Merhaba arkadaşlar;
Geçtiğimiz hafta tüm gündemlerin geçiciliği içerisinde, yaşamakta olduğumuz bir gerçeği toplumun yüzüne vurdunuz. Tüm dünyayı, dolayısıyla bizi de ilgilendiren fakat sanki de ilgilendirmiyormuş gibi yaşadığımız bir sürecin hem yaratıcıları hem de kurbanları olduğumuzu söylediniz. Siz kocaman bir tebriği hak ediyorsunuz. Çünkü herkesin konuşmaktan ve çözümler üretmekten çekindiği iklim değişikliği ve ekolojik krizle ilgili artık acilen harekete geçmemiz gerektiği ihtiyacınız yaptığınız eylemle ortaya serdiniz. Herkesin sustuğu bir konuda siz konuşmayı ve konuşturmayı tercih ettiniz. Bu cesaret gerektiren bir adımdı. Cesaretinizden dolayı da bir tebriği hak ediyorsunuz.
Dünyanın çeşitli ülkelerinde ayağa kalkan ve sadece kendi gelecekleri için değil, aynı zamanda tüm gezegenin, hayvanların ve ekosistemin geleceği için de sokaklarda isyan başlatan bir jenerasyonun parçası oldunuz. Aslında artık herkes bu şekilde yaşamaya devam edersek yaşanabilir bir gelecek olmayacağını biliyor. Fakat bunu ya umursamıyorlar ya da yokmuş gibi davranıp sahte bir yaşamın getirdiği yalandan bir rahatlık içinde bunu dert etmiyorlar. Siz aslında ortaya koyduğunuz eyleminiz ve cesaretinizle, bu sahteliğe karşı da bir mesaj gönderdiniz. Herkesi yüzleşmeye çağırdınız. Bir yandan gezegenin ve kendi geleceğinize sahip çıkarken diğer yandan da bu sahtelik ve yalan içinde hayatın getirdiği kolaylıklarda kaybolan insanlara açık bir çağrıda bulundunuz: “Uyanın ve kendinize gelin, çünkü dünya yok oluyor”

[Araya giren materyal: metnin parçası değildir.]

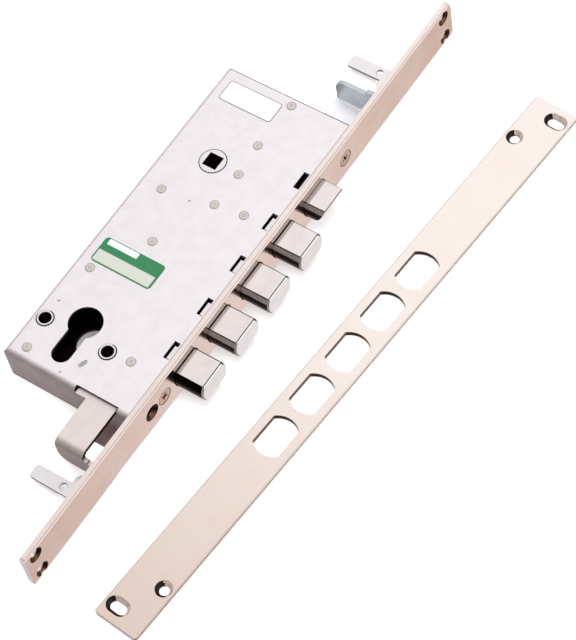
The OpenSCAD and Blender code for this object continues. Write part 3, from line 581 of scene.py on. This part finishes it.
# Copies of one piece on the points of a mesh, with a size and a turn for each point
spreadTree = bpy.data.node_groups.new("spreadPieces", "GeometryNodeTree")
spreadTree.interface.new_socket("Points", in_out="INPUT", socket_type="NodeSocketGeometry")
pieceSocket = spreadTree.interface.new_socket("Piece", in_out="INPUT", socket_type="NodeSocketObject")
finishSocket = spreadTree.interface.new_socket("Finish", in_out="INPUT",
                                               socket_type="NodeSocketMaterial")
spreadTree.interface.new_socket("Pieces", in_out="OUTPUT", socket_type="NodeSocketGeometry")
groupIn = addNode(spreadTree, "NodeGroupInput")
info = addNode(spreadTree, "GeometryNodeObjectInfo", {"Object": groupIn.outputs["Piece"]})
sizes, turns = [
    addNode(spreadTree, "GeometryNodeInputNamedAttribute", data_type="FLOAT_VECTOR", Name=name)
    for name in ("pieceSize", "pieceTurn")]
onPoints = addNode(spreadTree, "GeometryNodeInstanceOnPoints",
                   {"Points": groupIn.outputs["Points"], "Instance": info.outputs["Geometry"],
                    "Scale": sizes.outputs["Attribute"], "Rotation": turns.outputs["Attribute"]})
real = addNode(spreadTree, "GeometryNodeRealizeInstances", {"Geometry": onPoints.outputs["Instances"]})
paint = addNode(spreadTree, "GeometryNodeSetMaterial",
                {"Geometry": real.outputs["Geometry"], "Material": groupIn.outputs["Finish"]})
addNode(spreadTree, "NodeGroupOutput", {"Pieces": paint.outputs["Geometry"]})


# places: (point in mm, size, turn in radians) for each copy. Returns one plain mesh object
def spread(name, piece, places, material):
    mesh = bpy.data.meshes.new(name)
    mesh.from_pydata([Vector(p[0]) * mm for p in places], [], [])
    for key, column in (("pieceSize", 1), ("pieceTurn", 2)):
        layer = mesh.attributes.new(key, "FLOAT_VECTOR", "POINT")
        for i, place in enumerate(places):
            layer.data[i].vector = place[column]
    obj = bpy.data.objects.new(name, mesh)
    bpy.context.scene.collection.objects.link(obj)
    mod = obj.modifiers.new("spread", "NODES")
    mod.node_group = spreadTree
    mod[pieceSocket.identifier] = piece
    mod[finishSocket.identifier] = material
    bake(obj)
    bpy.data.objects.remove(piece)
    return obj


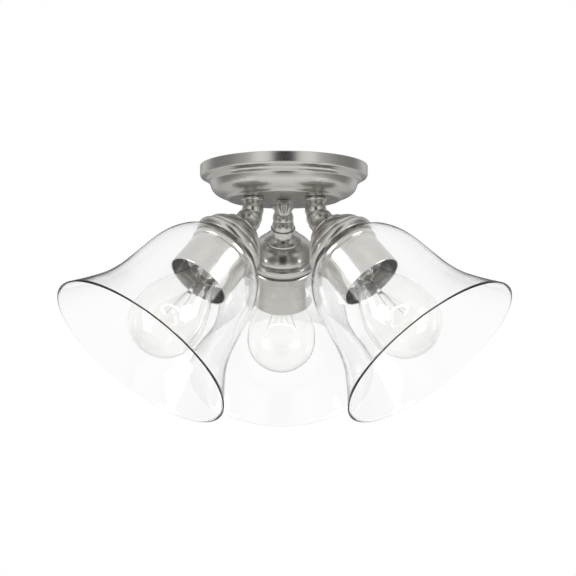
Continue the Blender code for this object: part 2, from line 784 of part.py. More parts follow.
def wire_nut(name, side):
    """A moulded cone on its side, open at the end that the leads go into."""
    mouth = 0.74 * WIRE_NUT_RADIUS
    nut = turned(
        name,
        [
            (0.0, -WIRE_NUT_LENGTH),
            (0.48 * WIRE_NUT_RADIUS, -WIRE_NUT_LENGTH),
            (0.60 * WIRE_NUT_RADIUS, -0.92 * WIRE_NUT_LENGTH),
            (0.88 * WIRE_NUT_RADIUS, -0.30 * WIRE_NUT_LENGTH),
            (WIRE_NUT_RADIUS, 0.0),
            (mouth, 0.0),
            (0.6 * mouth, -0.6 * WIRE_NUT_LENGTH),
            (0.0, -0.6 * WIRE_NUT_LENGTH),
        ],
        WIRE_NUT,
        segments=SMALL,
        closed=False,
    )
    nut.location = (side * WIRE_NUT_X, WIRE_NUT_Y, -WIRE_NUT_DEPTH)
    nut.rotation_euler = (math.radians(-90), 0.0, 0.0)


def into_nut(side, place):
    """The last two points of a lead's route: each of a joint's three leads has its own place round the
    middle of the wire nut's mouth."""
    angle = math.radians(90 + 120 * place)
    spread = 2.0 * MM
    x = side * (WIRE_NUT_X - spread * math.cos(angle))
    z = -WIRE_NUT_DEPTH + spread * math.sin(angle)
    return [Vector((x, WIRE_NUT_Y - 5.0 * MM, z)), Vector((x, WIRE_NUT_Y + 3.0 * MM, z))]


def route_in_elbow(frame, offset):
    """From the back of the socket through the elbow to just over the canopy's plate."""
    start = BARREL_END + STUB_LENGTH + 8.0 * MM
    trim = 5.0 * MM
    top = CANOPY_DEPTH - SPIGOT_LENGTH
    places = []
    for s in (start, 0.6 * start, trim):
        places.append((s * math.sin(TILT), BEND_DEPTH + s * math.cos(TILT)))
    places.append((0.16 * trim, BEND_DEPTH - 0.1 * trim))
    places += [(0.0, BEND_DEPTH - trim), (0.0, top - 1.0 * MM)]
    return [frame.matrix_world @ Vector((offset, out, -down)) for out, down in places]


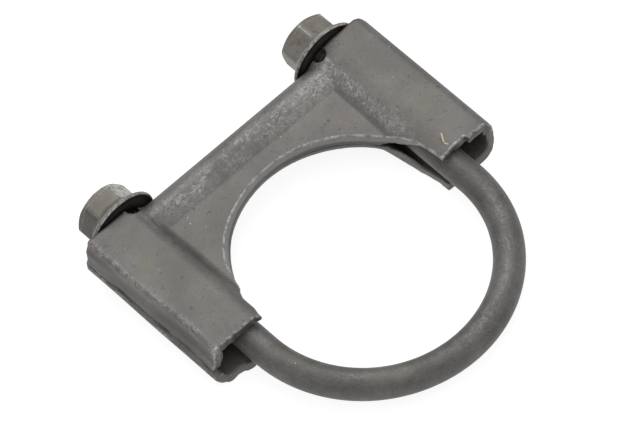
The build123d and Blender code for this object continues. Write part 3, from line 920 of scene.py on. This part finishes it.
def aim(thing, at, azimuth, elevation, distance, roll=0.0):
    """Puts a camera or lamp on a sphere round a point, looking at it. Azimuth 0 looks along +Y."""
    az, el = math.radians(azimuth), math.radians(elevation)
    away = Vector((math.sin(az) * math.cos(el), -math.cos(az) * math.cos(el), math.sin(el)))
    right = (-away).cross(Vector((0, 0, 1))).normalized()
    up = right.cross(-away)
    turn = math.radians(roll)
    across = right * math.cos(turn) + up * math.sin(turn)
    up = up * math.cos(turn) - right * math.sin(turn)
    place = Matrix((across, up, away)).transposed().to_4x4()
    thing.matrix_world = Matrix.Translation(Vector(at) + away * distance) @ place


def add_lamp(name, size, watts, azimuth, elevation, distance):
    lamp = bpy.data.lights.new(name, "AREA")
    lamp.shape = "DISK"
    lamp.size = size
    lamp.energy = watts
    holder = bpy.data.objects.new(name, lamp)
    bpy.context.scene.collection.objects.link(holder)
    aim(holder, (0, 0, 0), azimuth, elevation, distance)


def make_world():
    """Soft white light all round, brightest overhead."""
    world = bpy.data.worlds.new("studio")
    world.use_nodes = True
    tree = world.node_tree
    background = tree.nodes["Background"]
    background.inputs["Color"].default_value = (1, 1, 1, 1)
    direction = tree.nodes.new("ShaderNodeTexCoord")
    parts = tree.nodes.new("ShaderNodeSeparateXYZ")
    ramp = tree.nodes.new("ShaderNodeMapRange")
    ramp.inputs["To Min"].default_value = HORIZON_LIGHT
    ramp.inputs["To Max"].default_value = OVERHEAD_LIGHT
    tree.links.new(direction.outputs["Generated"], parts.inputs["Vector"])
    tree.links.new(parts.outputs["Z"], ramp.inputs["Value"])
    tree.links.new(ramp.outputs["Result"], background.inputs["Strength"])
    bpy.context.scene.world = world


make_floor()
make_world()
add_lamp("top_softbox", 1.2, 7.0, 150, 58, 1.3)
bpy.context.scene.view_settings.view_transform = "Standard"

CAMERA_AIM = (0.00183, 0.01308, 0)
CAMERA_AZIMUTH = -36.34
CAMERA_ELEVATION = 57.19
CAMERA_DISTANCE = 1.6836     # metres
CAMERA_ROLL = -8.47
camera_data = bpy.data.cameras.new("camera")
camera_data.lens = 366.33
camera_data.sensor_width = 36.0
camera_data.clip_start = 0.05
camera_data.clip_end = 20.0
camera = bpy.data.objects.new("camera", camera_data)
bpy.context.scene.collection.objects.link(camera)
aim(camera, CAMERA_AIM, CAMERA_AZIMUTH, CAMERA_ELEVATION, CAMERA_DISTANCE, CAMERA_ROLL)
bpy.context.scene.camera = camera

Lise çağında gençler olarak siz bunun farkındasınız ve artık hem yaşadığız sistemi hem de yaşamlarımızı değiştirmemiz gerektiğini biliyorsunuz. Bunun için okul grevine çıktınız. Aynı zamanda bir grevin sadece para için değil, yaşam hakkı için yapılabileceğini de gösterdiniz.
Eminim size “nedir yaptığınız?”, “böyle şey mi olur?”, “sizin okula gitmeniz lazım, eyleme değil”, “dünyayı siz mi kurtaracaksınız” diye nutuk atan, hatta baskı yapan kişiler de olacaktır. Belki de olmuştur. Veya eyleminizi görmezden gelen, umursamayan ve yok sayanlar olacaktır. Kim ne derse desin, eylemlerinizden veya hayallerinizden dolayı sizi yargılamaya ve yok saymaya çalışanlara aldırmayın. Hayal etmekten, arzu ettiğiniz dünya ve yaşam için mücadele etmekten vazgeçmeyin. Büyüdükçe hayalleri küçülenlere dönmeyin. Emin olun bugün sizin hayallerinizle dalga geçenler veya sizi yok sayanlar, bir şekilde yaşadığımız düzenle uyum sağlamış kişilerdir. Halbuki tam da uyum sağladığımız düzenden dolayı bugün bu sıkıntıları yaşıyor, geleceğimizi ve gezegeni kaybediyoruz. Sizin gibi insanların zenginliği hayalleri, düşleri ve bunların peşinden gidebilmeleridir. Bu zenginliğin elinizden alınmasına izin vermeyin. Çünkü değişim ve dönüşüm tam da bu zenginliğimizden başlayacak.
Lafı çok uzatmaya gerek yok. İyi iş çıkartınız arkadaşlar. İklim değişikliği ülke sınırlarının, devletlerin, bayrakların veya bölgelerin çok çok ötesinde, tüm canlıların ve yeryüzünün sorunu. Aslında yaşadığımız sistemle ve bu sistemle kurduğumuz uyumlu ilişkilerin sonucu. Yaptığınız eylem, tutuğunuz pankart, taşıdığınız dövizler ve yaptığınız çağrı son zamanlarda ülkemizde yapılan en anlamlı çağrılardan biriydi. Bu çağrının peşini bırakmayın, hayallerinizin ve düşlerinizin peşini bırakmayın. Evet artık harekete geçmeliyiz. Çünkü yaşanabilir bir gelecek ancak bugün neler yapacağımıza bağlı.